In an interview yesterday, Mexican Economy Minister Ildefonso Guajardo said the country won’t be pressured into accepting provisions to the North American Free Trade Agreement that it doesn’t deem fair.

“The moment that they say, ‘We’re going to put a 20 percent tariff on cars,’ I get up from the table,” Guajardo told Bloomberg. “Bye-bye.”

The country’s position is partly due to what Guajardo sees as an inevitable escalation that would result if the U.S. were to make the first move.

“Opening the door to tariffs is very dangerous, because it’s like opening Pandora’s box — the lines of people asking for protectionism in Washington would reach to Maryland, and in Mexico City they’d reach to Puebla.”

And in terms of the proposed border adjustment tax, Guajardo and Trump have one thing in common: They both think it’s too complicated. He says it would require “a crazy amount” of oversight.

Should NAFTA go by the wayside, World Trade Organization agreements would still provide regulations that limit the tariffs countries can impose on one another. In the case of Mexico, the average tariff would be 3 percent, Bloomberg reports. While Mexico is not looking to dissolve NAFTA, Guajardo says the resulting tariffs would be “manageable.”  The country is also pursuing additional trade deals with Brazil and Argentina, and it’s rallying support for the Pacific Alliance, which has emerged from the shadow of the now defunct Trans Pacific Partnership.

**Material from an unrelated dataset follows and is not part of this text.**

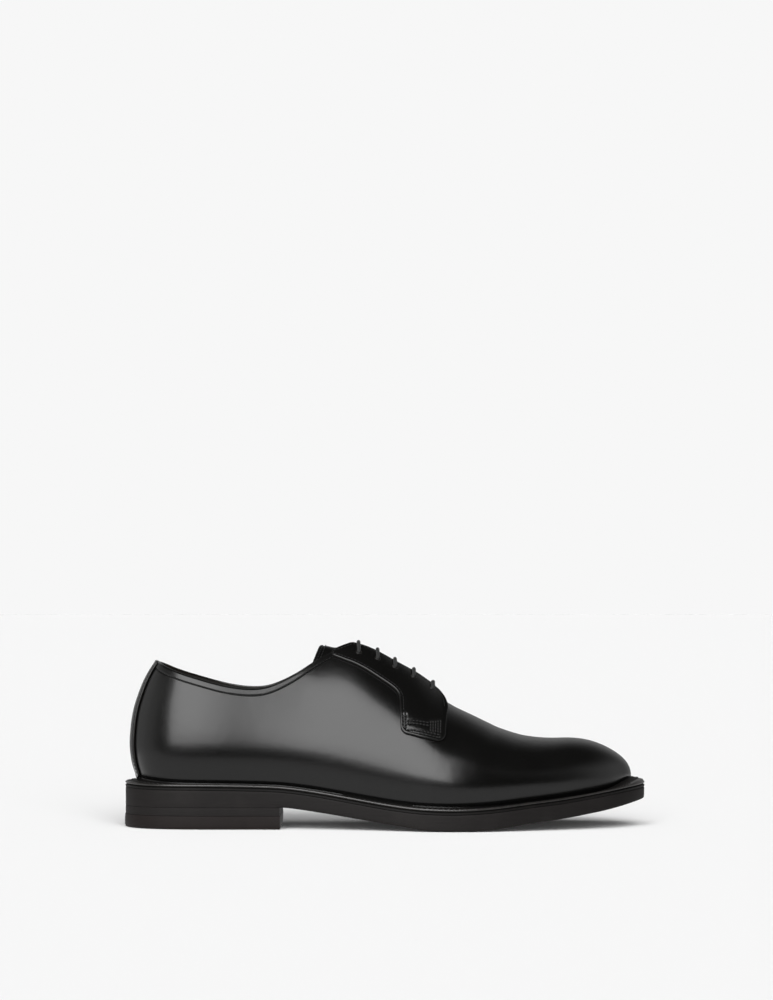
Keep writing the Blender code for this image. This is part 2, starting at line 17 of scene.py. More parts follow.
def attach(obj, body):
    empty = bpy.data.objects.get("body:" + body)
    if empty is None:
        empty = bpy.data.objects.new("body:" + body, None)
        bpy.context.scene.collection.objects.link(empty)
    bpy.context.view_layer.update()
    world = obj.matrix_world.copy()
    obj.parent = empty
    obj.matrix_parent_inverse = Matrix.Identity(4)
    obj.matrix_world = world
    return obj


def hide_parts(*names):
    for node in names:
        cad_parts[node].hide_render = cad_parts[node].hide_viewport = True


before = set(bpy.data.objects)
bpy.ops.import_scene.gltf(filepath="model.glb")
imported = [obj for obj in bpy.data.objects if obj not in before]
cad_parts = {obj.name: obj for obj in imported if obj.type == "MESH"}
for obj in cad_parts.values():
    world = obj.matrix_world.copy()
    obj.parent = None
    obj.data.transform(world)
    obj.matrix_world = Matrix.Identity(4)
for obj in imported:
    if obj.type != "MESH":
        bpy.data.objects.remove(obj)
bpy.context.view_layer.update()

MM = 0.001

# The construction's sizes, as the solids have them.
GAP = 0.3                 # between pieces that lie on each other
SKIN_UP = 0.1             # the skin stands this much above the upper's solid
WALL = 1.9                # thickness of the upper
WELT = 3.0                # thickness of the welt
INSOLE_ABOVE = 2.4        # top of the insole over the welt seam
HEEL_FRONT = -60.4        # x of the heel's front face
HEEL_TOP = 12.0           # z of the heel stack's top
LIFT = 7.5                # thickness of the top lift
LIFT_PROUD = 0.5          # how far the top lift stands out past the heel stack
HEEL_HUB = -104.0         # x of the point that the stations round the heel turn about
FAN = 64.0                # length given to a quarter turn round the heel
TOE_CAP = 40.0            # length over which the toe rounds down to the welt
FACING = 1.3              # thickness of a facing
FACING_STAND = 3.0        # how far a facing's front throat corner lifts off the vamp
FACING_OFF = 0.15         # gap under a facing elsewhere
STRIP = 1.2               # thickness of the back strip
STRIP_REACH = 16.5 / 90.0 * FAN    # half the back strip's width, along v
TONGUE = 1.8              # thickness of the tongue
SLOT_HALF = 8.4           # half the width of the upper's throat slot
SLOT_FRONT = 27.0         # x of its front end
SLOT_ROUND = 9.0          # length of its rounded front
THROAT_EDGE = 7.6         # from the ridge to a facing's throat edge
EYELET = 3.4              # diameter of a lace hole
LACE = 2.2                # diameter of the lace
LACE_LEAN = 0.6           # the middle of each lace bar lies this far behind its holes
EYELETS = (-15.6, -5.0, 4.9, 15.0, 25.0)    # x of each pair of lace holes
EYELET_OUT = {-1: 14.5, 1: 12.6}            # distance of a lace hole from the ridge, by side

SOLE_EDGE = (
    # x, y
    (-151.0, 0.0), (-145.4, -17.5), (-131.0, -28.8), (-107.0, -33.6), (-76.0, -33.6),
    (-43.0, -36.0), (-11.0, -43.5), (17.0, -51.5), (43.0, -54.4), (69.0, -50.6),
    (94.0, -43.4), (117.5, -34.2), (138.0, -20.0), (150.8, 5.0), (143.2, 26.4),
    (127.0, 38.8), (106.0, 46.6), (84.0, 51.4), (63.0, 53.0), (39.0, 50.4),
    (9.0, 40.8), (-21.0, 33.0), (-51.0, 30.6), (-81.0, 32.0), (-109.0, 33.2), (-132.0, 28.2),
    (-146.0, 16.6),
)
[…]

As the negotiations move forward, Guajardo suggests language be added that covers online commerce, telecommunications and specific parts of the energy industry. He also calls for a strengthening in the requirements for the amount of North American content that goes into duty-free products.

What might Trump do?

While this plays  out in the press, no formal negotiations on NAFTA can begin until President Trump provides Congress with 90 days notice that a new deal might be signed. Mexico, on the other hand, already started its 90-day clock earlier this month.

As it stands now, Trump has indicated that though he thinks the U.S./Canadian relationship is “outstanding,” when it comes to Mexico, he has said the U.S. has been treated unfairly. This outlook has led him to float the idea of a 20 percent tariff on all goods from Mexico. In his opinion, it would help level the playing field—and finance the his controversial border wall.

This idea of “fair trade” has been a rallying cry for Trump since his candidacy. And he reiterated his stance yesterday at a speech at the National Governors Association. “I want trade. I want great trade between countries but the word ‘free’ is very deceiving, because it’s good for them and not good for us. I want fair trade,” he said.

“And if we’re going to be taxed, they should be taxed at the same amount—the other countries. And one of two things is going to happen: We’re going to make a lot of money or the other country’s going to get rid of its tax and that’s good too,” he continued “Because now the product…will now flow into other countries where right now they can’t do it.”

Where do Americans stand?

And product flowing between our country and others is something that most Americans agree on, it seems. A recent Wall Street Journal/NBC poll found that Americans are more favorable toward free trade than they’ve been in recent months.

The survey found that 72 percent of respondents see trade as an opportunity, while only 23 percent regard it as a threat. This represents a 14-point uptick when compared to a Gallup poll from last year, and it it’s the highest percentage of Americans to ever view trade as positive.

Democrats were the largest group to embrace free trade with 57 percent saying it is more beneficial than harmful; a year ago that number was only 34 percent. On the Republican side, the change was incremental from 23 percent a year ago to 27 percent today.

Education also played a part, as whites with four-year degrees were largely in favor of free trade, while those without were much more negative.